• Stored data
[BEGIN]
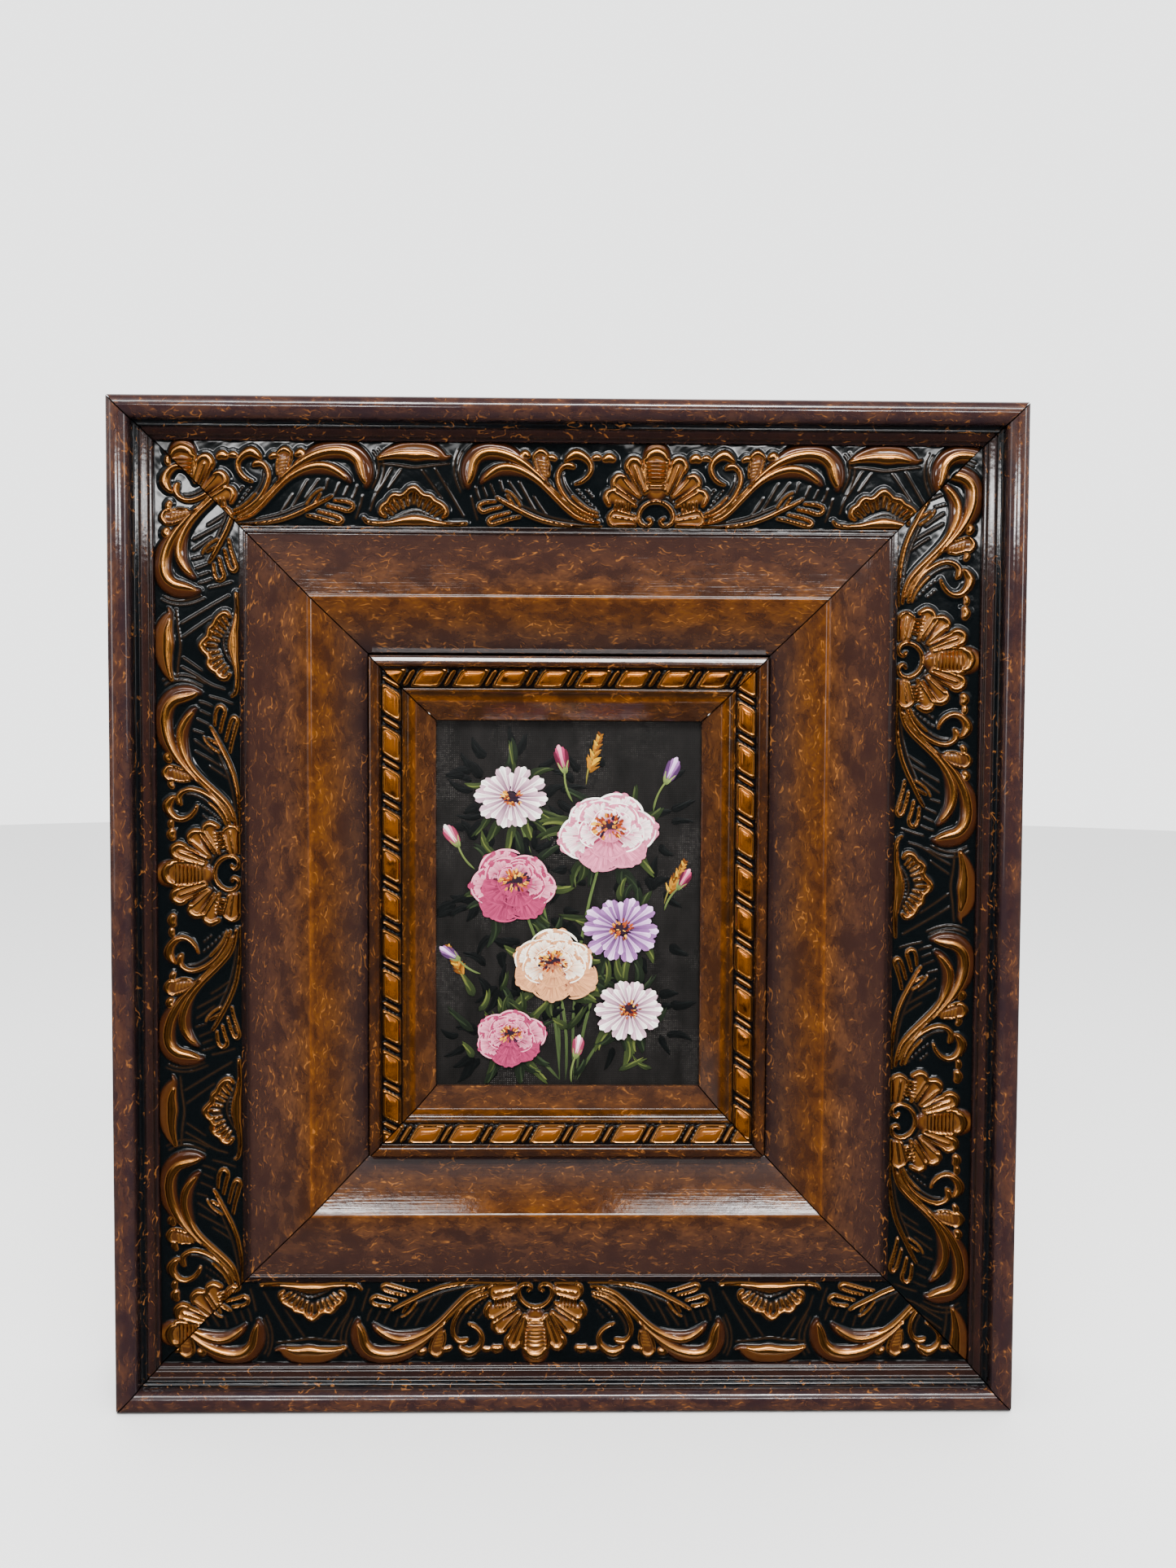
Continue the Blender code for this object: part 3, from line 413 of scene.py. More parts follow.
def place_in_scene(name, data, place=(0, 0, 0), turn=(0, 0, 0)):
    thing = bpy.data.objects.new(name, data)
    thing.location, thing.rotation_euler = place, turn
    bpy.context.scene.collection.objects.link(thing)
    return thing


def rail_matrix(side):
    """Turns and moves the top rail's shape to its side of the frame."""
    turns = {"top": 0, "right": 90, "bottom": 180, "left": 270}
    across = FRAME_LOW.x if side in ("top", "left") else FRAME_HIGH.x
    up = FRAME_HIGH.z if side in ("top", "right") else FRAME_LOW.z
    turn = Matrix.Rotation(math.radians(turns[side]), 4, "Y")
    return Matrix.Translation((across, BACK_PLANE, up)) @ turn


def rail_length(side):
    return FRAME_WIDTH if side in ("top", "bottom") else FRAME_HEIGHT


def half_round(start, width, seat, rise, steps):
    """Points of a rounded bead, its crest `rise` over its seat."""
    points = []
    for step in range(steps + 1):
        angle = math.pi * step / steps
        points.append((start + width * (1 - math.cos(angle)) / 2, seat + rise * math.sin(angle)))
    return points


def crowned(start, end, height_start, height_end, crown, steps):
    """Points inside a gently rounded flat, without its two ends."""
    points = []
    for step in range(1, steps):
        share = step / steps
        level = height_start + (height_end - height_start) * share
        points.append((start + (end - start) * share, level + 4 * crown * share * (1 - share)))
    return points


def softened(points, radius):
    """The outline with each clear corner turned into a short arc."""
    soft = []
    count = len(points)
    for place, point in enumerate(points):
        here = Vector(point)
        before = Vector(points[place - 1]) - here
        after = Vector(points[(place + 1) % count]) - here
        if before.length < 1e-6 or after.length < 1e-6 or before.angle(after) > STRAIGHT:
            soft.append(here)
            continue
        trim = min(radius, before.length * 0.4, after.length * 0.4)
        first = here + before.normalized() * trim
        last = here + after.normalized() * trim
        soft += [first, (first + last) * 0.25 + here * 0.5, last]
    return soft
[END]
• Do this
Can you reproduce all the material exactly?

• Task answer
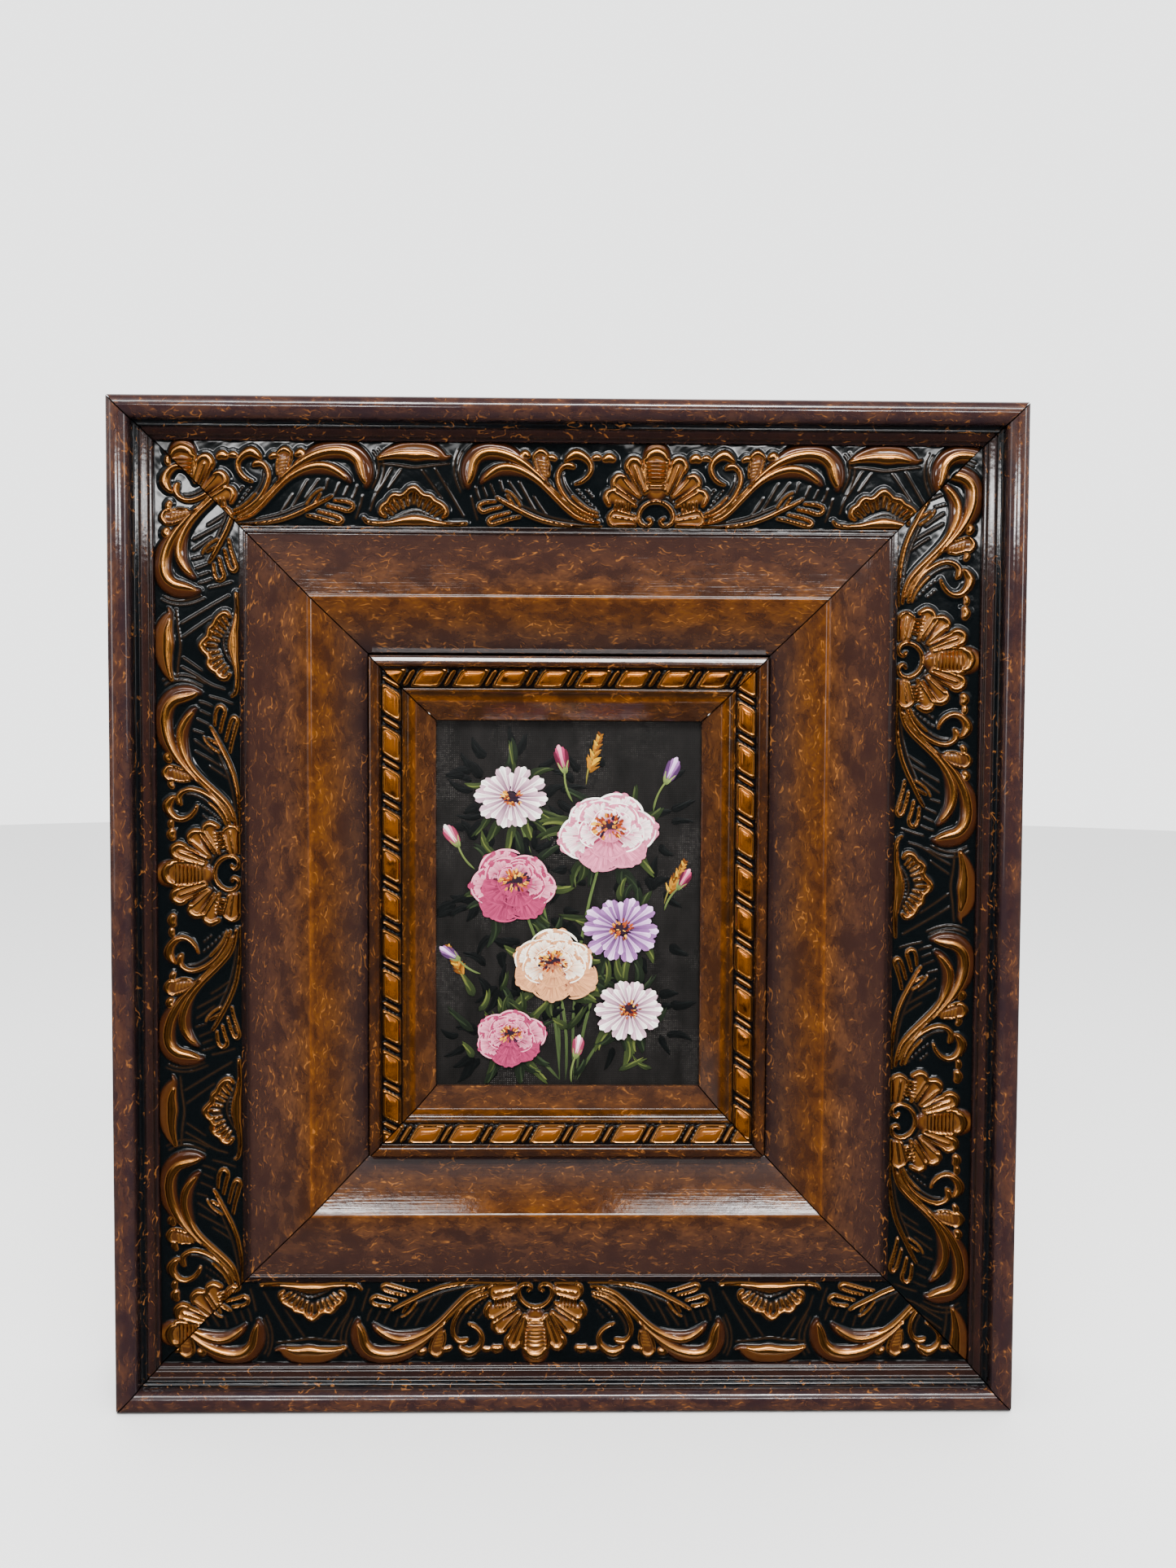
Continue the Blender code for this object: part 3, from line 413 of scene.py. More parts follow.
def place_in_scene(name, data, place=(0, 0, 0), turn=(0, 0, 0)):
    thing = bpy.data.objects.new(name, data)
    thing.location, thing.rotation_euler = place, turn
    bpy.context.scene.collection.objects.link(thing)
    return thing


def rail_matrix(side):
    """Turns and moves the top rail's shape to its side of the frame."""
    turns = {"top": 0, "right": 90, "bottom": 180, "left": 270}
    across = FRAME_LOW.x if side in ("top", "left") else FRAME_HIGH.x
    up = FRAME_HIGH.z if side in ("top", "right") else FRAME_LOW.z
    turn = Matrix.Rotation(math.radians(turns[side]), 4, "Y")
    return Matrix.Translation((across, BACK_PLANE, up)) @ turn


def rail_length(side):
    return FRAME_WIDTH if side in ("top", "bottom") else FRAME_HEIGHT


def half_round(start, width, seat, rise, steps):
    """Points of a rounded bead, its crest `rise` over its seat."""
    points = []
    for step in range(steps + 1):
        angle = math.pi * step / steps
        points.append((start + width * (1 - math.cos(angle)) / 2, seat + rise * math.sin(angle)))
    return points


def crowned(start, end, height_start, height_end, crown, steps):
    """Points inside a gently rounded flat, without its two ends."""
    points = []
    for step in range(1, steps):
        share = step / steps
        level = height_start + (height_end - height_start) * share
        points.append((start + (end - start) * share, level + 4 * crown * share * (1 - share)))
    return points


def softened(points, radius):
    """The outline with each clear corner turned into a short arc."""
    soft = []
    count = len(points)
    for place, point in enumerate(points):
        here = Vector(point)
        before = Vector(points[place - 1]) - here
        after = Vector(points[(place + 1) % count]) - here
        if before.length < 1e-6 or after.length < 1e-6 or before.angle(after) > STRAIGHT:
            soft.append(here)
            continue
        trim = min(radius, before.length * 0.4, after.length * 0.4)
        first = here + before.normalized() * trim
        last = here + after.normalized() * trim
        soft += [first, (first + last) * 0.25 + here * 0.5, last]
    return soft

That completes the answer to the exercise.